Seeing that sea of people—and it was an incredibly diverse crowd—all outfitted like Jackie was almost too emotional an experience for me to handle.
And then it got more so.
Before the start of the game, driving in on a golf cart from the outfield to the pitcher’s mound and looking amazing, was Jackie’s ninety-nine-year-old widow, Rachel Robinson. To be in the presence of her strength, smile, and vitality was about as moving an experience as I’ve ever had at any ballpark. This was someone who had been through and seen so much, while asking for nothing except, as Jackie called it, “first-class citizenship.”
On July 19, Robinson will turn 100. She has now lived for almost fifty years without Jackie and has spent that time well. She has a master’s degree in nursing, worked in the profession for years, and taught at Yale.

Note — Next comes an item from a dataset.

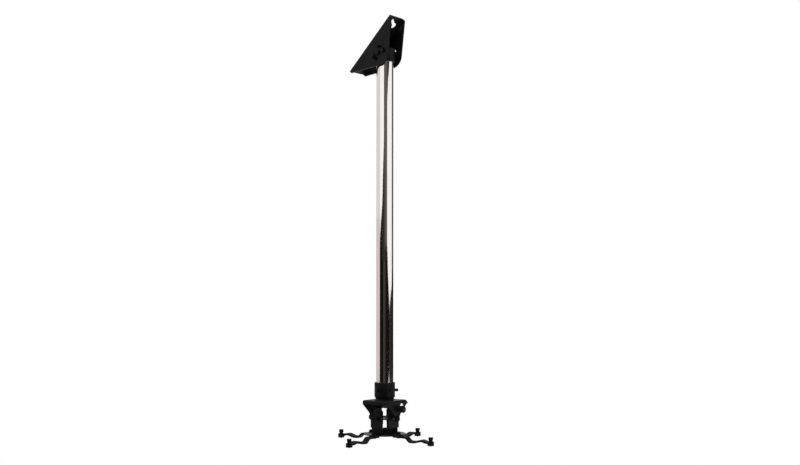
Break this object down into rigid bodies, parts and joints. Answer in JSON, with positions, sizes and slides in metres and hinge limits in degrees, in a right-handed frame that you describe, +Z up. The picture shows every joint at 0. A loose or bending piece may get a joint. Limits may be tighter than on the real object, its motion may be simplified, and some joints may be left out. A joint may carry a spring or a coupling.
{
  "type": "projector ceiling mount",
  "caption": "Hanging projector mount: folded bracket for a sloping ceiling, chrome pole, two-axis tilting head and a spider of slotted arms with thumb screws.",
  "frame": {"origin": "where the pole's centreline meets the outer face of the ceiling plate", "axes": "+Z up along the pole, +X towards the high end of the ceiling plate, ears of the bracket at -Y and +Y"},
  "size_m": [0.3396, 0.3396, 1.2225],
  "materials": {
    "black_powder": "fine satin black powder coat",
    "cast_black": "satin black paint on bent bar",
    "chrome": "bright chrome plate",
    "zinc": "bright zinc plate",
    "black_steel": "black oxide steel",
    "knob_plastic": "moulded black plastic"
  },
  "bodies": {
    "ceiling": {"ceiling_bracket": "black_powder"},
    "pole": {"pole_sleeve": "black_powder", "pole": "chrome", "tilt_bolt": "black_steel", "tilt_nut": "black_steel", "tilt_washers": "black_steel", "lock_bolts": "black_steel", "lock_nuts": "black_steel", "lock_washers": "black_steel"},
    "head": {"collar": "black_powder", "collar_long_screws": "black_steel", "collar_flush_screws": "black_steel", "head_plate": "black_powder", "pitch_bolt": "black_steel", "pitch_nut": "black_steel", "pitch_washers": "black_steel", "pitch_spacers": "zinc"},
    "gimbal": {"gimbal": "black_powder", "pitch_tube": "zinc", "roll_bolts": "black_steel", "roll_nuts": "black_steel", "roll_washers": "black_steel", "roll_lock_bolts": "black_steel", "roll_lock_nuts": "black_steel", "roll_lock_washers": "black_steel"},
    "pitch_lock": {"pitch_knob": "knob_plastic", "pitch_knob_washer": "zinc"},
    "lower_yoke": {"lower_yoke": "black_powder", "swivel_bolt": "black_steel", "swivel_washer": "black_steel", "swivel_nut": "black_steel"},
    "hub": {"hub_disc": "black_powder"},
    "clamp_right": {"clamp_bolt_right": "black_steel", "clamp_washer_right": "black_steel", "clamp_nut_right": "black_steel"},
    "arm_right": {"arm_right": "cast_black"},
    "thumb_right": {"thumb_screw_right": "black_steel"},
    "clamp_back": {"clamp_bolt_back": "black_steel", "clamp_washer_back": "black_steel", "clamp_nut_back": "black_steel"},
    "arm_back": {"arm_back": "cast_black"},
    "thumb_back": {"thumb_screw_back": "black_steel"},
    "clamp_left": {"clamp_bolt_left": "black_steel", "clamp_washer_left": "black_steel", "clamp_nut_left": "black_steel"},
    "arm_left": {"arm_left": "cast_black"},
    "thumb_left": {"thumb_screw_left": "black_steel"},
    "clamp_front": {"clamp_bolt_front": "black_steel", "clamp_washer_front": "black_steel", "clamp_nut_front": "black_steel"},
    "arm_front": {"arm_front": "cast_black"},
    "thumb_front": {"thumb_screw_front": "black_steel"}
  },
  "joints": [
    {"name": "ceiling_tilt", "type": "hinge", "parent": "ceiling", "child": "pole", "pos_m": [0, 0, -0.06647], "axis": [0, -1, 0], "range_deg": [-15, 65]},
    {"name": "head_swivel", "type": "hinge", "parent": "pole", "child": "head", "pos_m": [0, 0, -1.06247], "axis": [0, 0, 1], "continuous": true},
    {"name": "pitch", "type": "hinge", "parent": "head", "child": "gimbal", "pos_m": [0, 0, -1.11397], "axis": [1, 0, 0], "range_deg": [-15, 15]},
    {"name": "pitch_knob_turn", "type": "hinge", "parent": "gimbal", "child": "pitch_lock", "pos_m": [0.045, 0.01068, -1.08754], "axis": [1, 0, 0], "continuous": true},
    {"name": "roll", "type": "hinge", "parent": "gimbal", "child": "lower_yoke", "pos_m": [0, 0, -1.11397], "axis": [0, 1, 0], "range_deg": [-15, 15]},
    {"name": "spider_swivel", "type": "hinge", "parent": "lower_yoke", "child": "hub", "pos_m": [0, 0, -1.15747], "axis": [0, 0, 1], "continuous": true},
    {"name": "swing_right", "type": "hinge", "parent": "hub", "child": "clamp_right", "pos_m": [0.05, 0, -1.16047], "axis": [0, 0, 1], "range_deg": [-30, 30]},
    {"name": "reach_right", "type": "slide", "parent": "clamp_right", "child": "arm_right", "axis": [1, 0, 0], "range_m": [-0.016, 0.012]},
    {"name": "thumb_turn_right", "type": "hinge", "parent": "arm_right", "child": "thumb_right", "pos_m": [0.1605, 0, -1.16947], "axis": [0, 0, 1], "continuous": true},
    {"name": "swing_back", "type": "hinge", "parent": "hub", "child": "clamp_back", "pos_m": [0, 0.05, -1.16047], "axis": [0, 0, 1], "range_deg": [-30, 30]},
    {"name": "reach_back", "type": "slide", "parent": "clamp_back", "child": "arm_back", "axis": [0, 1, 0], "range_m": [-0.016, 0.012]},
    {"name": "thumb_turn_back", "type": "hinge", "parent": "arm_back", "child": "thumb_back", "pos_m": [0, 0.1605, -1.16947], "axis": [0, 0, 1], "continuous": true},
    {"name": "swing_left", "type": "hinge", "parent": "hub", "child": "clamp_left", "pos_m": [-0.05, 0, -1.16047], "axis": [0, 0, 1], "range_deg": [-30, 30]},
    {"name": "reach_left", "type": "slide", "parent": "clamp_left", "child": "arm_left", "axis": [-1, 0, 0], "range_m": [-0.016, 0.012]},
    {"name": "thumb_turn_left", "type": "hinge", "parent": "arm_left", "child": "thumb_left", "pos_m": [-0.1605, 0, -1.16947], "axis": [0, 0, 1], "continuous": true},
    {"name": "swing_front", "type": "hinge", "parent": "hub", "child": "clamp_front", "pos_m": [0, -0.05, -1.16047], "axis": [0, 0, 1], "range_deg": [-30, 30]},
    {"name": "reach_front", "type": "slide", "parent": "clamp_front", "child": "arm_front", "axis": [0, -1, 0], "range_m": [-0.016, 0.012]},
    {"name": "thumb_turn_front", "type": "hinge", "parent": "arm_front", "child": "thumb_front", "pos_m": [0, -0.1605, -1.16947], "axis": [0, 0, 1], "continuous": true}
  ]
}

Robinson served as director of nursing at the Connecticut Mental Health Center and as steward of the Jackie Robinson Foundation, which has provided support for more than 1,800 young students of color, with a 98 percent graduation rate to show for it. She also raised their three children, lonely work indeed after Jackie passed away at age fifty-three.
And yet what Robinson is most known for, amid the doubts, danger, and pressure from all sides, is her critical historical role shepherding Jackie through his years as the great integrator of Major League Baseball. Dr. Martin Luther King Jr. once said of Jackie Robinson that “back in the days when integration wasn’t fashionable, he underwent the trauma and the humiliation and the loneliness which comes with being a pilgrim walking the lonesome byways toward the high road of Freedom. He was a sit-inner before the sit-ins, a freedom rider before the Freedom Rides.”
This is true, but Jackie’s loneliness was not absolute and his strength was compounded precisely because of Rachel Robinson.
“Jack and I had known each other for five years before we got married,” she said in a 2013 interview with Sports Illustrated. “That was extremely important because we trusted each other and it helped us to bond during that time. There was such an incredible amount of pressure, it might have driven two people apart. But it had the opposite effect on us, it pushed us together.”
Pulitzer Prize-winning journalist Roger Wilkins wrote that Robinson “was not simply the dutiful little wife. She was Jack’s co-pioneer. She had to live through the death threats, endure the vile screams of the fans and watch her husband get knocked down by pitch after pitch . . . . She was beautiful and wise and replenished his strength and courage.”
This meant more than just being there for him in the evenings of Jackie’s first spring training in segregated Florida, massaging his sore arm and listening to his stories of mistreatment by locals and teammates. It meant challenging segregation in his presence: using “Whites Only” bathrooms, bristling for him when they would be sent to the back of the bus, and insisting that he be treated like every other Brooklyn Dodger.
Rachel Robinson is living history and a national treasure. She is also a link to a time of white supremacist terror backed by the legal system. This was an era too many of us naively believed was in the dustbin of history. But if we need to fight the wars of the twentieth century again in the twenty-first, as the U.S. Supreme Court stands poised to repeal decades of progress, we have examples of the kind of courage it will take to steel ourselves going forward.
That courage is and has always been ample in the heart of Rachel Robinson.